BEGIN Provided data

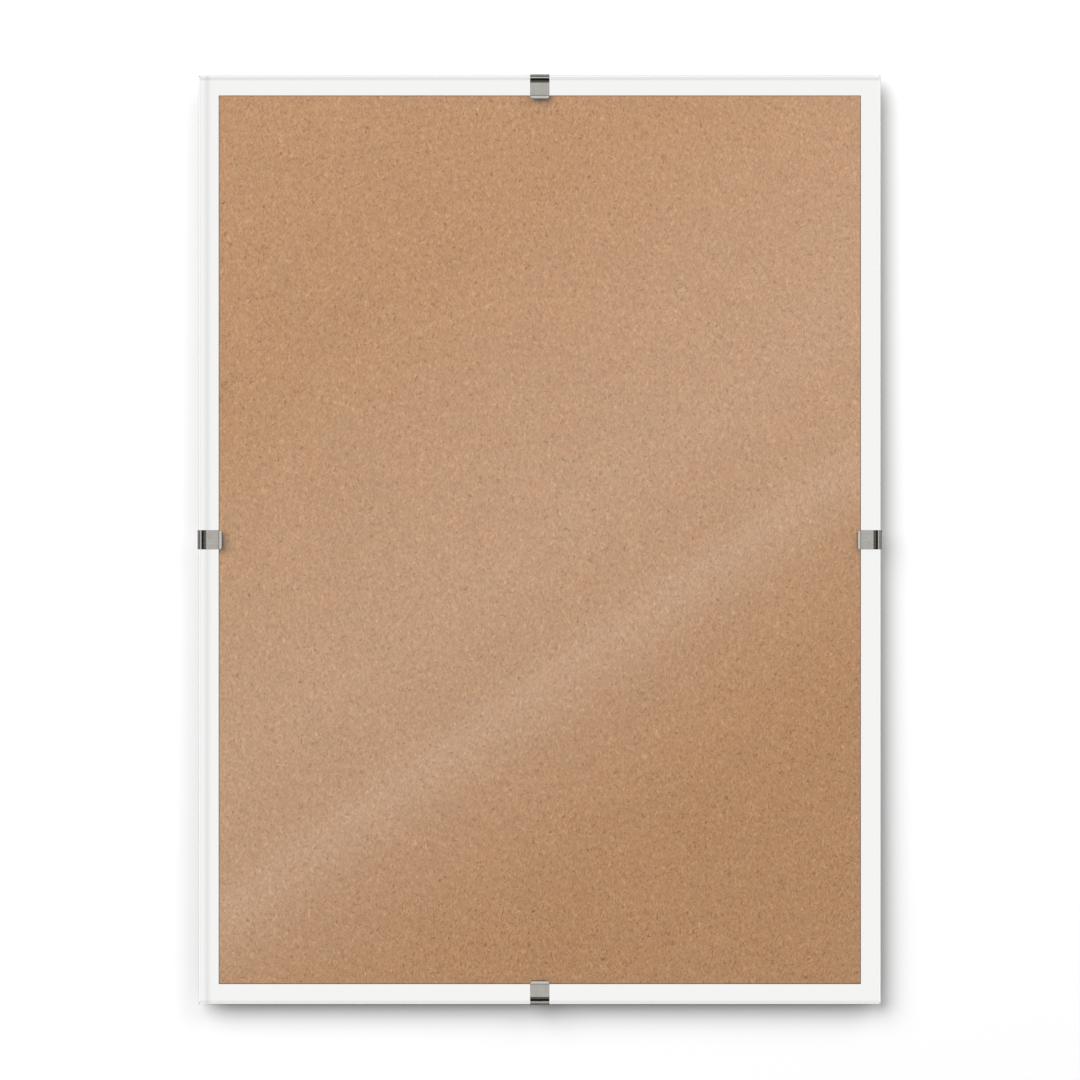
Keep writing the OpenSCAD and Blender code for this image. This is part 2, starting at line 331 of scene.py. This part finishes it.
hanger_place = 47 * MM
strap_w = 9 * MM
strap_t = 0.6 * MM
strap_len = 21.5 * MM
rivet_place = 16.5 * MM
wire_r = 1 * MM
eye_gap = 0.1 * MM
layer_gap = 0.05 * MM
fold_slope = 40
fold_r = 0.6 * MM
strap_rounding = 0.14 * MM
shank_r = 1.75 * MM
rivet_gap = 0.05 * MM

eye_r = wire_r + eye_gap
eye_mid = eye_r + strap_t / 2
eye_depth = board_back + strap_t + eye_r
fold_mid = fold_r + strap_t / 2
strap_top = board_back + 2 * strap_t + layer_gap
fold_sin, fold_cos = sin(radians(fold_slope)), cos(radians(fold_slope))
fold_len = (2 * eye_r - layer_gap - (eye_mid + fold_mid) * (1 - fold_cos)) / fold_sin
fold_reach = (eye_mid + fold_mid) * fold_sin + fold_len * fold_cos

TOP, RIGHT, BOTTOM, LEFT = 0, 90, 180, 270
BEND_STEP = 3
ROUND_STEPS = 3
ROUND_SIDES = 48
LEAST_CORNER = 0.02 * MM
RIM_EASING = 0.05 * MM
SHARP_ANGLE = radians(38)


def side_place(side):
    """Matrix of one side of the pane: X inwards from its edge, Y to the wall, Z along it."""
    to_edge = (pane_h if side in (TOP, BOTTOM) else pane_w) / 2
    return (Matrix.Translation(pane_middle) @ Matrix.Rotation(radians(side), 4, "Y")
            @ Matrix.Translation((0, 0, to_edge)) @ Matrix.Rotation(radians(90), 4, "Y"))


def ahead(heading):
    return Vector((cos(radians(heading)), sin(radians(heading))))


def left(heading):
    return Vector((-sin(radians(heading)), cos(radians(heading))))


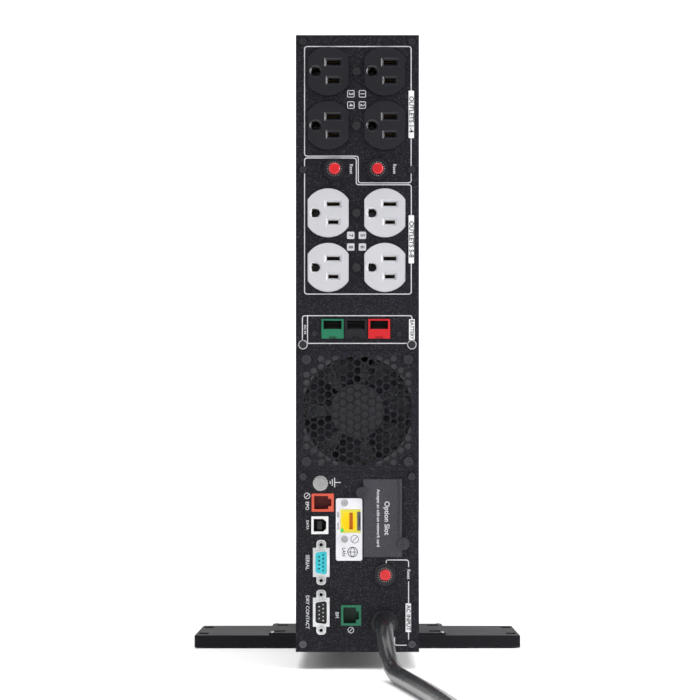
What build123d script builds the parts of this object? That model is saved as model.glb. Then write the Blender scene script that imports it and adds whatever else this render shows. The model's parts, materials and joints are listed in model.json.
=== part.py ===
"""Rackmount UPS standing as a tower: case, rear panel hardware, battery drawer, display, stand and cord.

Row frame: +Z up, the rear panel faces -Y, the display faces +Y, millimetres.
Inside the case a place is given as (x, s, h): x across, s inward from the rear face, h above the case's
lower edge.
"""
import os
from math import cos, pi, radians, sin, tan

from build123d import *

os.makedirs("parts", exist_ok=True)

# ---------------------------------------------------------------- driving dimensions
# case: a 2U cabinet on its narrow side
CASE_W = 86.5
CASE_H = 433.0
CASE_D = 440.0
SHEET = 1.2
BEZEL_D = 30.0
GLAND_OUT = 8.0
LIFT = 11.9
HALF = CASE_W / 2
INNER = HALF - SHEET
FRONT = CASE_D + BEZEL_D
REAR = (CASE_D + BEZEL_D + GLAND_OUT) / 2 - GLAND_OUT
GAP = 0.3
SEAM = 0.05
LIP = 5.7

# rear panel bands
COMM_TOP = 126.5
FAN_TOP = 211.9
PANEL_SCREW_H = (428.2, 338.2, 215.7, 123.0, 5.5)
PANEL_SCREW_X = 38.2
SCREW_HEAD_R = 2.6
SCREW_HEAD_T = 1.4
SCREW_SHANK_R = 1.5
SCREW_HOLE_R = 1.6

# duplex receptacles, lying on their sides
OUTLET_X = (-20.5, 19.2)
BACKED_UP_H = (407.2, 369.2)
SURGE_ONLY_H = (308.0, 269.8)
FACE_OUT = 2.5
FACE_R = 17.05
FACE_W = 28.6
BLADE_X = 3.6
BLADE_H = 6.35
NEUTRAL_SLOT = (9.1, 2.7)
LINE_SLOT = (7.0, 2.6)
LEAD_IN = 1.65
GROUND_LEAD_IN = 1.3
GROUND_X = -8.7
GROUND_R = 2.95
SLOT_DEPTH = 8.0
CONTACT_DEPTH = 22.0
DUPLEX_D = 26.0
DUPLEX_X = sum(OUTLET_X) / 2
DUPLEX_HALF_W = 35.5
DUPLEX_HALF_H = 16.8

# push-to-reset breakers
BREAKERS = ((-16.1, 338.6), (14.2, 338.6), (19.4, 54.2))
BREAKER_NAMES = ("left", "right", "input")
BUTTON_R = 3.85
BUTTON_BORE_R = 4.15
BUSHING_R = 5.4
BUSHING_OUT = 4.2
NUT_R = 7.55
NUT_FLATS = 14.4
NUT_T = 2.6
BREAKER_BODY = (15.0, 30.0, 24.0)
BUTTON_OUT = 7.2
BUTTON_IN = 9.0

# battery extension connector: three keyed housings in one bracket
EBM_H = (219.9, 233.6)
EBM_X = ((-25.2, -9.7), (-8.6, 6.5), (7.6, 22.9))
EBM_NAMES = ("green", "black", "red")
EBM_OUT = 1.4
EBM_IN = 34.0
EBM_CAVITY_H = (226.6, 232.5)
EBM_CAVITY_D = 16.0
EBM_SCREWS = ((-30.5, 223.2), (29.3, 223.2))

# fan: 80 mm frame behind a hexagonal grille
FAN_H = 169.4
FAN_SIZE = 80.0
FAN_T = 25.0
FAN_BORE_R = 38.5
FAN_SCREW = 35.75
HEX_FLATS = 4.4
HEX_PITCH_X = 5.10
HEX_PITCH_H = 5.60
HEX_COLUMNS = (10, 11, 14, 13, 14, 13, 14, 13, 14, 13, 14, 13, 14, 11, 10)
HUB_R = 19.0
BLADE_TIP_R = 37.5
BLADES = 7
SHAFT_R = 1.5

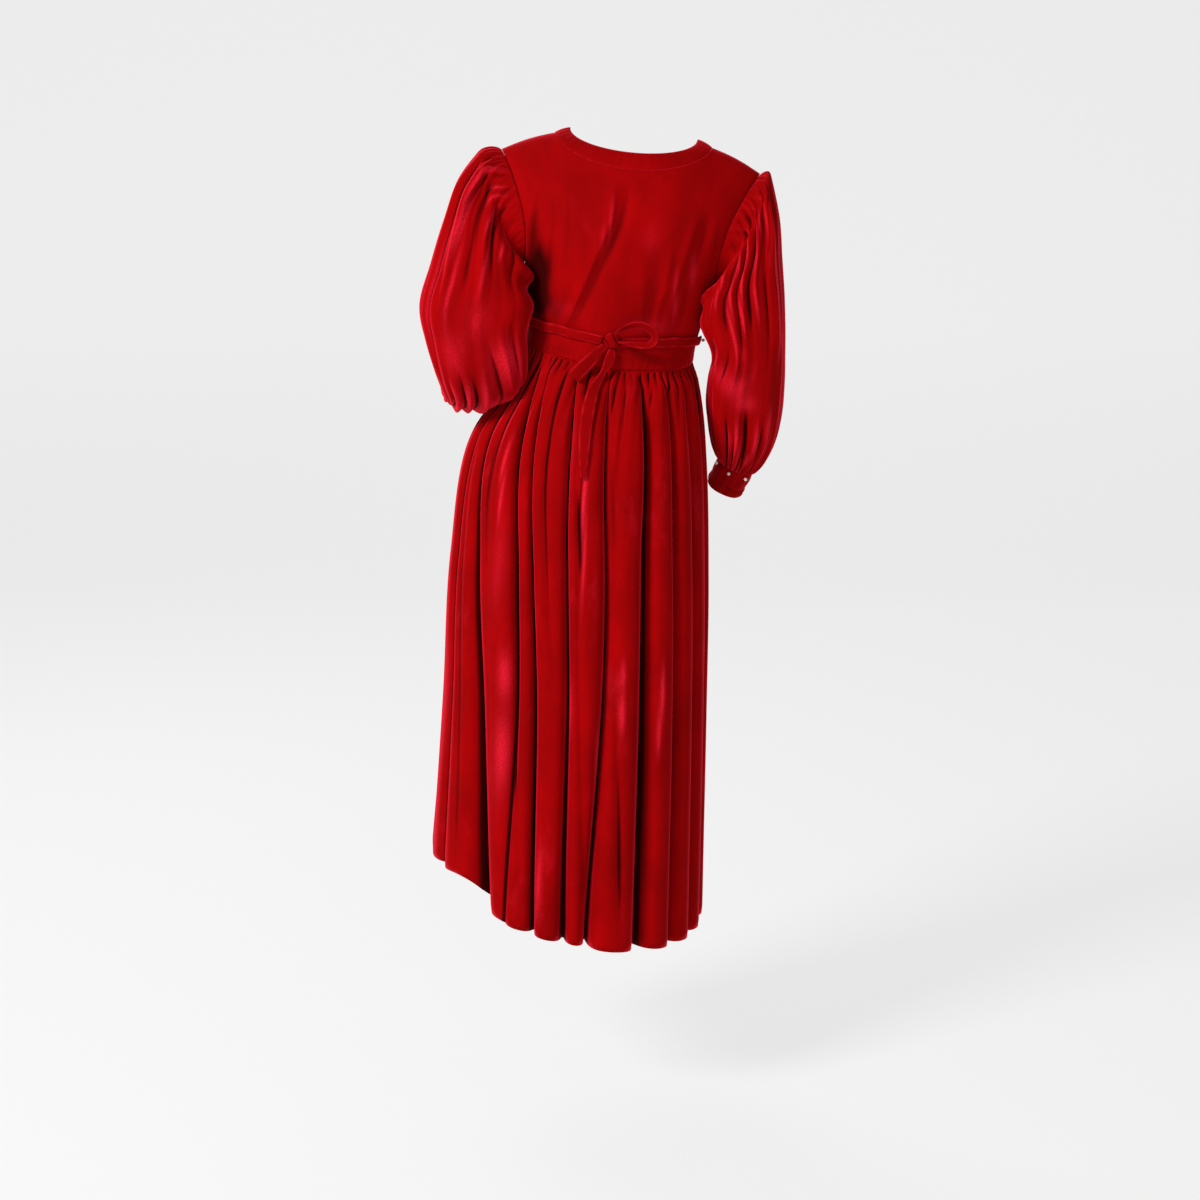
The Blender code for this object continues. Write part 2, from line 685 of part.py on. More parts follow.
def build_ties():
    """The two turned tubes from the side seams to the knot, lying on the bodice back."""
    for left in (True, False):
        name = "tie_left" if left else "tie_right"
        high = -0.283 if left else -0.2915
        first, step = (0, 1) if left else (COLUMNS, -1)
        places = []
        ups = []
        for near in list(range(11)) + [11.25]:
            s = (first + step * near) / COLUMNS
            z = high + (-0.3005 - high) * (near / 11) ** 1.4
            centre = []
            for dz in (-0.006, 0.0, 0.006):
                x = float(curve(BODY, z + dz, 1)) * math.cos(math.pi * s)
                y = float(curve(BODY, z + dz, 2)) * math.sin(math.pi * s)
                centre.append(np.array([x, y, z + dz]))
            fold = bodice_folds(np.array(centre))
            up = unit(fold[2] - fold[0])
            half = float(curve(BODY, z, 1))
            deep = float(curve(BODY, z, 2))
            away = unit(np.array([
                math.cos(math.pi * s) / half,
                math.sin(math.pi * s) / deep,
                0.0,
            ]))
            away = unit(away - up * np.dot(away, up))
            place = fold[1] + away * (TIE_DEPTH / 2 + 0.0020)
            places.append(place)
            ups.append(up)
        placed = lean(np.array(places), BODY)
        up = unit(lean(np.array(places) + np.array(ups) * 0.001, BODY) - placed)
        strip(name, placed, up, TIE_WIDTH / 2, TIE_DEPTH / 2)


def build_bow():
    """The half bow: a knot, one loop, a short tail and a long tail."""
    around = 12
    rows = 7
    points = []
    for r in range(1, rows):
        a = math.pi * r / rows
        for c in range(around):
            b = 2 * math.pi * c / around
            pull = 1 + 0.10 * math.cos(3 * b + r) - 0.06 * math.cos(2 * a)
            points.append((
                KNOT[0] + 0.0088 * math.sin(a) * math.cos(b) * pull,
                KNOT[1] + 0.0062 * math.sin(a) * math.sin(b) * pull,
                KNOT[2] + 0.0125 * math.cos(a),
            ))
    points.append((KNOT[0], KNOT[1], KNOT[2] + 0.0125))
    points.append((KNOT[0], KNOT[1], KNOT[2] - 0.0125))
    faces = []
    for r in range(rows - 2):
        for c in range(around):
            a = r * around + c
            b = r * around + (c + 1) % around
            faces.append((a, b, b + around, a + around))
    top = (rows - 1) * around
    for c in range(around):
        n = (c + 1) % around
        faces.append((top, n, c))
        faces.append((top + 1, (rows - 2) * around + c, (rows - 2) * around + n))
    solid("tie_knot", points, faces)
    back = np.array([0.0, 1.0, 0.0])
    turn = np.linspace(0, 1, len(LOOP))[:, None]
    up = unit(np.array([0.15, 1.0, 0.25]) * (1 - turn) + np.array([-0.1, 1.0, 0.35]) * turn)
    strip("bow_loop", LOOP, up, 0.0058, 0.0017)
    for name, path, wide in (("tie_tail_short", TAIL_SHORT, 0.0105), ("tie_tail_long", TAIL_LONG, 0.0092)):
        tangent = unit(np.gradient(path, axis=0))
        flat = unit(np.cross(tangent, back))
        grow = np.interp(np.linspace(0, 1, len(path)), (0, 0.3, 1), (0.5, 0.85, 1.0))
        strip(name, path, flat, wide, 0.0016, grow)


clear_scene()
sides = build_bodice()
build_neck_band(sides)
for wearer_left in (True, False):
    build_sleeve(sides, wearer_left)
    build_cuff(wearer_left)
build_skirt()
build_ties()
build_bow()
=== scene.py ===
"""Crimson velvet dress with full sleeves, a gathered skirt and a narrow tie closed at the back.

Metres, +Z up.  The origin is midway between the two neck points; the front faces -Y and the
wearer's left is +X.  Every piece of cloth is a thin shell on the form of its solid.
"""
import math

import bpy
import numpy as np
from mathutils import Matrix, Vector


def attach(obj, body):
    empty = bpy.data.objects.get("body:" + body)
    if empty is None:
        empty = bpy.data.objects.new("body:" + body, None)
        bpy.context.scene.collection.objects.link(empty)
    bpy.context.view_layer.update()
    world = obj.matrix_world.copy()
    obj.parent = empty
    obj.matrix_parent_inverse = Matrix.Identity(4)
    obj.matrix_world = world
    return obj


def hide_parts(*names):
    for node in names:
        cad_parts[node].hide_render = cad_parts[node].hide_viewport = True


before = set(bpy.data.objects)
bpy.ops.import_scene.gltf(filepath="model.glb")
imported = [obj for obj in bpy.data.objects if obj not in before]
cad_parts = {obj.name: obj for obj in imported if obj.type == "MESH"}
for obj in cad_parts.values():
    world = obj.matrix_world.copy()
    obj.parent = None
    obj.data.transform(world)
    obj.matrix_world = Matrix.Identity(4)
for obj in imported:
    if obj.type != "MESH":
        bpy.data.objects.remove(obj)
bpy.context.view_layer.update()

# Bodice back: one smooth panel of pile velvet from the waist seam to the shoulders and the round
# back neckline.  It hangs close to the back, with one long slanting fold and softer creases.
seam_gap = 0.0003
cloth_wall = 0.0012
tuck_in = 0.0012
tuck_under = 0.0026
tip_angle = math.radians(5.4)
shoulder_tip = 0.1925
shoulder_fall = 0.41
neck_half = shoulder_tip * math.cos(7 * math.pi / 24)
neck_height = -0.0095
neck_drop_back = 0.044
neck_drop_front = 0.070
ridge_fullness = 0.003
ridge_rounding = 0.09
shoulder_end = -0.0405
underarm = -0.215
body_sections = np.array([
    # height  half    back    front   shift
    (0.060, 0.220, 0.052, 0.055, -0.0063),
    (0.000, 0.216, 0.060, 0.062, 0.0000),
    (-0.060, 0.207, 0.079, 0.078, 0.0063),
    (-0.110, 0.190, 0.100, 0.099, 0.0116),
    (-0.160, 0.166, 0.108, 0.119, 0.0168),
    (-0.215, 0.143, 0.103, 0.122, 0.0226),
    (-0.255, 0.134, 0.094, 0.108, 0.0268),
    (-0.300, 0.127, 0.084, 0.092, 0.0330),
    (-0.340, 0.130, 0.088, 0.093, 0.0415),
])
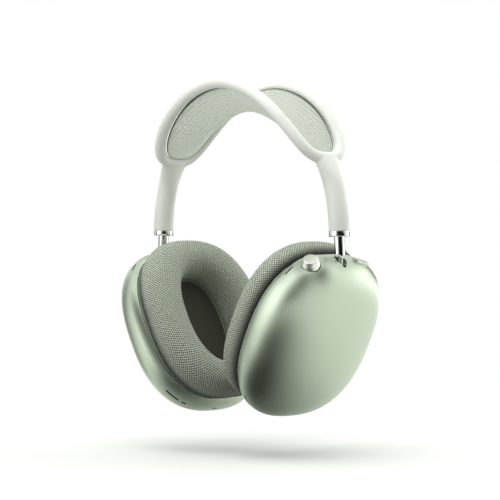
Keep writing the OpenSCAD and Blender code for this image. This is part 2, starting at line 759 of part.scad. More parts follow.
// Canopy: a thin sheet that hangs between the rails like a saddle
canopy_edge_drop = 2.6;                      // how far below the rail centres its edges are held
canopy_long_power = 4.2;                     // fullness of the hang along the arch
canopy_fold = 0.3;                           // how softly the hang rounds off across the middle
canopy_long = 22;
canopy_cross = 9;
canopy_first = 4;                            // loop angle of the sheet's first row
canopy_inset = rail_r + soft_gap;
// Arch angle and half width of the sheet's edge beside the rail's point p
function canopy_edge(p) =
    let (t = rail_angle(p), k = norm(arch(t + 0.5) - arch(t - 0.5)),
         d = unit([k * (rail_angle(p + 0.6) - rail_angle(p - 0.6)),
                   rail_centre(p + 0.6)[1] - rail_centre(p - 0.6)[1]]))
    [t + canopy_inset * d[1] / k, rail_centre(p)[1] - canopy_inset * d[0]];
function canopy_point(p, v, lift) =
    let (e = canopy_edge(p), f = (90 - e[0]) / (90 - canopy_edge(canopy_first)[0]),
         round_v = (sqrt(v * v + canopy_fold * canopy_fold) - canopy_fold) /
                   (sqrt(1 + canopy_fold * canopy_fold) - canopy_fold),
         hang = canopy_edge_drop + (canopy_sag - canopy_edge_drop) *
                (1 - pow(abs(f), canopy_long_power)) * (1 - round_v) - lift)
    arch(e[0]) + [0, v * e[1], 0] - hang * arch_out(e[0]);
module canopy() {
    rows = [for (i = [canopy_long:-1:0]) canopy_first + (180 - 2 * canopy_first) * i / canopy_long];
    cols = [for (j = [0:canopy_cross]) -1 + 2 * j / canopy_cross];
    color(knit_color) band_place() skin([for (p = rows) concat(
        [for (v = cols) canopy_point(p, v, 0)],
        [for (j = [canopy_cross:-1:0]) canopy_point(p, cols[j], canopy_t)])]);
}

// ---------------------------------------------------------------- nodes

band_sleeve();
band_core();
canopy();
at_arm("left") collar();  // left_collar
at_arm("left") stem_tube();  // left_stem_tube
at_arm("left") slide_bush();  // left_slide_bush
at_arm("right") collar();  // right_collar
at_arm("right") stem_tube();  // right_stem_tube
at_arm("right") slide_bush();  // right_slide_bush
at_arm("left") arm();  // left_arm
at_arm("left") arm_stop();  // left_arm_stop
at_knuckle("left") knuckle();  // left_knuckle
at_knuckle("left") swivel_clip();  // left_swivel_clip
at_arm("right") arm();  // right_arm
at_arm("right") arm_stop();  // right_arm_stop
at_knuckle("right") knuckle();  // right_knuckle
at_knuckle("right") swivel_clip();  // right_swivel_clip
at_cup("left") shell("left");  // left_shell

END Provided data

Write out again only the lines from the line containing "clear_scene()" through the line containing "cad_parts[node].hide_render = cad_parts[node].hide_viewport", both included, exactly as they are.

Solution to this problem |
clear_scene()
sides = build_bodice()
build_neck_band(sides)
for wearer_left in (True, False):
    build_sleeve(sides, wearer_left)
    build_cuff(wearer_left)
build_skirt()
build_ties()
build_bow()
=== scene.py ===
"""Crimson velvet dress with full sleeves, a gathered skirt and a narrow tie closed at the back.

Metres, +Z up.  The origin is midway between the two neck points; the front faces -Y and the
wearer's left is +X.  Every piece of cloth is a thin shell on the form of its solid.
"""
import math

import bpy
import numpy as np
from mathutils import Matrix, Vector


def attach(obj, body):
    empty = bpy.data.objects.get("body:" + body)
    if empty is None:
        empty = bpy.data.objects.new("body:" + body, None)
        bpy.context.scene.collection.objects.link(empty)
    bpy.context.view_layer.update()
    world = obj.matrix_world.copy()
    obj.parent = empty
    obj.matrix_parent_inverse = Matrix.Identity(4)
    obj.matrix_world = world
    return obj


def hide_parts(*names):
    for node in names:
        cad_parts[node].hide_render = cad_parts[node].hide_viewport = True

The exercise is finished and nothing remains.